Ant's dozen deals over 18 months suggest the company isn't betting on a single winner but assembling a portfolio approach. This mirrors strategies from Amazon, which has invested in multiple robotics companies while building internal automation capabilities, and Google, which has cycled through various robotics initiatives over the years.
What remains unclear is how Ant plans to deploy these technologies. The most obvious application connects to Alibaba's massive logistics network - imagine humanoid robots handling package sorting, warehouse operations, or last-mile delivery. But Ant's reach extends into retail stores, restaurants, and service industries where humanoid form factors could handle customer interactions.
The investment also highlights China's aggressive push into robotics as a strategic priority. While U.S. companies like Boston Dynamics and Agility Robotics dominate Western headlines, Chinese firms are pouring capital into domestic alternatives with strong government backing. Ant's involvement brings both financial firepower and potential integration with Alibaba's sprawling commercial ecosystem.
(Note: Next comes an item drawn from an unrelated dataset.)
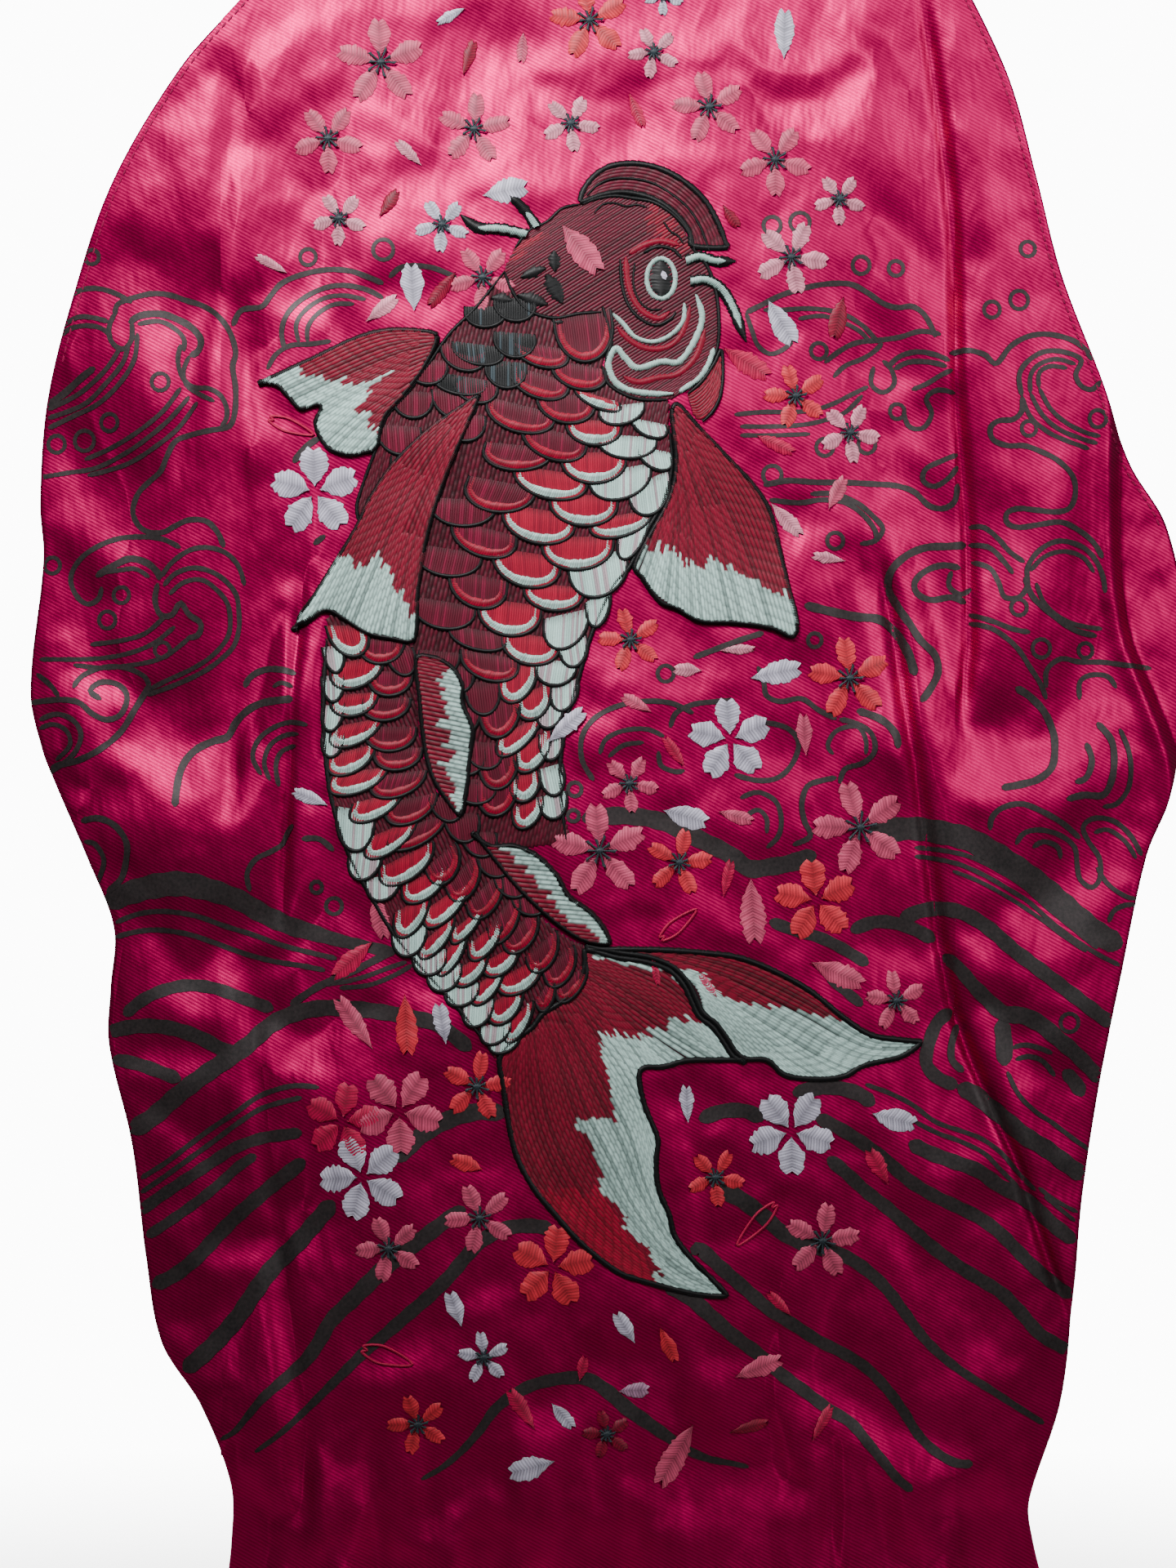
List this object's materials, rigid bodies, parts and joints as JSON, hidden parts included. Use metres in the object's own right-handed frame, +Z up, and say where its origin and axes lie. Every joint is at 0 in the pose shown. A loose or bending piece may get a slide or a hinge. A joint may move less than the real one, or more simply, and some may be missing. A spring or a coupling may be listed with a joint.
{
  "type": "embroidered satin back panel",
  "caption": "Hanging fuchsia satin back panel with a raised embroidered carp, blossoms and petals, printed waves, a lining and two soft side folds.",
  "frame": {"origin": "middle of the neck tape's top face", "axes": "+X to the viewer's right, -Y is the embroidered front, +Z up"},
  "size_m": [0.4025, 0.0414, 0.582],
  "materials": {
    "backing": "pressed non-woven stabiliser",
    "black_thread": "black rayon cord stitch",
    "carp_thread": "crimson rayon fill stitch in scales",
    "coral_blossom": "coral rayon satin stitch",
    "elastic": "woven elastic tape",
    "fin_thread": "crimson rayon fill stitch with mint white tips",
    "lining": "plain deep magenta taffeta",
    "neck_tape": "folded satin tape with topstitching",
    "pale_blossom": "lilac white rayon satin stitch",
    "pink_blossom": "pink rayon satin stitch",
    "satin": "fuchsia polyester satin, glossy, printed with dark grey waves",
    "white_thread": "mint white rayon satin stitch"
  },
  "bodies": {
    "neck_edge_tape": {"neck_tape": "neck_tape"},
    "back_panel": {"barbel_left_lower": "white_thread", "barbel_left_upper": "white_thread", "barbel_right_lower": "white_thread", "barbel_right_upper": "white_thread", "blossom_01": "pink_blossom", "blossom_02": "pink_blossom", "blossom_03": "pink_blossom", "blossom_04": "pink_blossom", "blossom_05": "pink_blossom", "blossom_06": "pale_blossom", "blossom_07": "coral_blossom", "blossom_08": "pale_blossom", "blossom_09": "pink_blossom", "blossom_10": "coral_blossom", "blossom_11": "pale_blossom", "blossom_12": "pink_blossom", "blossom_13": "pale_blossom", "blossom_14": "coral_blossom", "carp_crest": "carp_thread", "carp_front_body": "carp_thread", "carp_head": "carp_thread", "carp_rear_body": "carp_thread", "dorsal_front": "fin_thread", "dorsal_rear": "fin_thread", "embroidery_backing": "backing", "eye_ring": "white_thread", "fin_left_lower": "fin_thread", "fin_left_upper": "fin_thread", "fin_right": "fin_thread", "gill_edge": "carp_thread", "jaw_cord_inner": "white_thread", "jaw_cord_middle": "white_thread", "jaw_cord_outer": "white_thread", "lining_centre": "lining", "outline_carp_crest": "black_thread", "outline_dorsal_front": "black_thread", "outline_dorsal_rear": "black_thread", "outline_fin_left_lower": "black_thread", "outline_fin_left_upper": "black_thread", "outline_fin_right": "black_thread", "outline_tail_main": "black_thread", "outline_tail_upper": "black_thread", "pupil": "black_thread", "satin_centre": "satin", "tail_main": "fin_thread", "tail_upper": "fin_thread", "waist_elastic": "elastic", "waist_facing": "satin"},
    "left_side": {"satin_left": "satin", "seam_binding_left": "satin", "lining_left": "lining"},
    "right_side": {"satin_right": "satin", "seam_binding_right": "satin", "lining_right": "lining"}
  },
  "joints": [
    {"name": "panel_swing", "type": "hinge", "parent": "neck_edge_tape", "child": "back_panel", "pos_m": [0.012, 0.0006, -0.01075], "axis": [1, 0, 0], "range_deg": [-25, 25]},
    {"name": "left_side_fold", "type": "hinge", "parent": "back_panel", "child": "left_side", "pos_m": [-0.126, 0.00375, -0.285], "axis": [0, 0, -1], "range_deg": [-20, 60], "stiffness_Nm_per_rad": 0.02},
    {"name": "right_side_fold", "type": "hinge", "parent": "back_panel", "child": "right_side", "pos_m": [0.126, 0.00375, -0.285], "axis": [0, 0, 1], "range_deg": [-20, 60], "stiffness_Nm_per_rad": 0.02}
  ]
}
For Zeroth, landing Ant as a lead investor offers more than just capital. It potentially opens doors to pilot programs across Alibaba's retail operations, access to vast datasets for training AI models, and integration with existing logistics infrastructure. These strategic advantages often matter more than the funding itself for early-stage robotics companies burning cash on R&D.
The deal structure and other participating investors weren't disclosed in Thursday's announcement, leaving questions about Zeroth's valuation and how much equity Ant secured. The 500 million yuan figure represents the total round size, but whether Ant contributed the full amount or shared it with co-investors remains unclear.
What's certain is that the humanoid robotics race just got another deep-pocketed player. Ant's 12-deal spree puts it alongside Microsoft, which has backed Figure AI, and Nvidia, which is providing the compute infrastructure powering many robotics startups. The question isn't whether humanoid robots will reach commercial scale - it's who will control the platforms and ecosystems when they do.
Ant Group's $73.59 million bet on Zeroth isn't just another funding round - it's a signal that humanoid robotics are transitioning from moonshot projects to strategic imperatives. With a dozen deals in 18 months, Ant is assembling the building blocks for an automation play that could reshape logistics, retail, and service industries across its massive commercial ecosystem. The real question is whether Zeroth and its portfolio siblings can deliver on the promise fast enough to justify the investment spree. As labor costs rise and AI capabilities improve, the economics are finally starting to work. Ant is clearly betting they'll work soon.